The Renaissance was born in Florence during the quattrocento (1400s). For the first time since antiquity, sculpture stood free of church portals and again expressed civil pride, not just Christian virtues. Donatello's (1386–1466) statues came to depict saints as confident citizens, their feet planted firmly on this earth and their gaze totally worldly. Masaccio's (1401–28) frescoes show the life of Christ unfolding in the familiar streets of Florence. Brunelleschi (1377–1446) created an architecture scaled to human proportions. Realism infused art, and the human form itself became worthy of admiration and was celebrated in sculptures such as the young and very nude David by Donatello and, later, by Michelangelo.

Nowhere was the Renaissance more richly transformed in the quattrocento, however, than in Venice, where the great painter Giovanni Bellini (c. 1430–1516) produced the brilliant colorism that would make Venetian art influential for centuries to come. The quattrocento ended with the graceful allegorical paintings of Sandro Botticelli (1445–1510).

The greatest period of Italian painting is the High Renaissance (1494–1527). Rome again was to become a great artistic center rivaling the grandeur of its ancient past. Under Pope Julius II (1503–1513) the awesome project of rebuilding St. Peter's and the Vatican was begun, a project that would inspire the monumentality of the High Renaissance style. The major artists of the cinquecento (1500s) include Leonardo da Vinci (1452–1519), Michelangelo (1475–1564), Raphael (1483–1576), and Titian (1485–1576). These artists created the High Renaissance style notable for its harmony and balance as well as for its virtuosity.

Early Baroque art grew out of the Counter-Reformation. During this somber period, artists painted the holy stories of the Church under the watchful eyes of priests and received commissions only when they inspired reverence for its dogmas. Baroque art is characterized by its grandiose, vivid, and often moody works, in which religious figures gaze raptly skyward. The greatest artists of the Baroque were Caravaggio (1573–1610) and Annibale Carracci (1560–1609). The most significant architect of this era was Gian Lorenzo Bernini (1598–1680), the man most responsible for Rome's Baroque grandeur.
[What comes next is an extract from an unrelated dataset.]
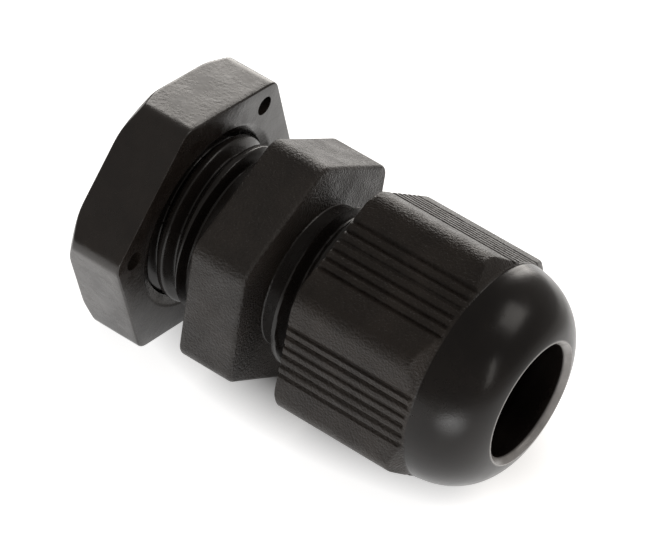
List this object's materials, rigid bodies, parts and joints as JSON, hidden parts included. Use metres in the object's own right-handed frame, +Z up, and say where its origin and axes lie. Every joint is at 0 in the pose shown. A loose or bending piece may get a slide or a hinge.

Italian artists have participated in the major international movements of the 20th century, including such renowned painters as Amedeo Modigliani (1884–1920) and Giorgio de Chirico (1888–1978), and such recognizable sculptors as Marino Marini (1901–80). Recognition, too, has fallen on its many modern architects, such as Carlo Scarpa (1902–78) for his Mondrian-inspired detailing, Pier Luigi Nervi (1891–1979) for his sleek buildings of reinforced concrete, and the contemporary Gae Aulenti, who now designs Europe's most exciting museums, including the Musée d'Orsay in Paris.

Italian art history is far from over. New art movements, such as Arte Povera, or art made of plain materials, enliven the galleries of the cities. And design permeates all elements of modern Italian society, from fashion to Memphis furnishings, from hi-tech light fixtures to garlic presses.

Literature
The Romans were copious writers, expanding greatly on the literary forms inherited from Greece. Theater remained popular with the early Romans; major playwrights were the comic Plautus and the tragedian Seneca. Long narrative poems sought to ground the Roman experience in high-minded mythology, notably in the adventures of the Trojan hero Aeneas in Virgil's Aeneid and the Metamorphoses of Ovid. More personal and amorous poetry was written by Catullus and Horace. The Romans excelled at chronicling history. Julius Caesar's accounts of his conquest of Gaul and the final days of the Roman Republic still make for compelling reading. Livy wrote a complete history of Rome from its mythic beginnings to the time of Augustus, while Suetonius and Tacitus each recorded the more salacious goings-on of the imperial era. Arguably Western literature's first novel, Petronius's Satyricon is a bawdy tale of Rome in moral decline.

Except for ecclesiastical writing in Latin, the Dark Ages produced no popular literature. The domination of Latin came to an end and the Renaissance began with the Divine Comedy of Dante Alighieri (1265–1321). The epic poem dealt with punishment in the afterlife, and was a biting indictment of social injustice. More importantly, Dante was the first to write in the language of the common man, and is credited with fathering both modern Italian language and literature. Petrarch (1304–74) perfected the sonnet form in his love poems to Laura, his idealized love-object. Petrarch's contemporary Giovanni Boccaccio wrote the Decameron, a cycle of often racy stories told by travelers fleeing from a plague-ravaged Florence.

The Renaissance also produced a profusion of writing in Italy. The political uncertainties of the time are ruthlessly laid bare by Niccolo Machiavelli's The Prince, a cynical handbook on how to succeed through guile and intimidation. More high-minded is Baldassare Castiglione's The Courtier, a treatise on comportment and manners for the Renaissance gentleman. For a firsthand view of life in these tumultuous years, read Benvenuto Cellini's Autobiography.

Italy has produced a number of 20-century writers of note. Playwright Luigi Pirandello (Six Characters in Search of an Author) is one of the major figures of modern experimental theater. Italo Calvino, a prolific writer whose works span fable writing to experimental but highly readable fiction, has been influential to writers seeking to break away from strict narrative structures. Umberto Eco, an academician by training, became a best-selling author with The Name of the Rose, a spellbinding murder mystery set in a 14th-century monastery.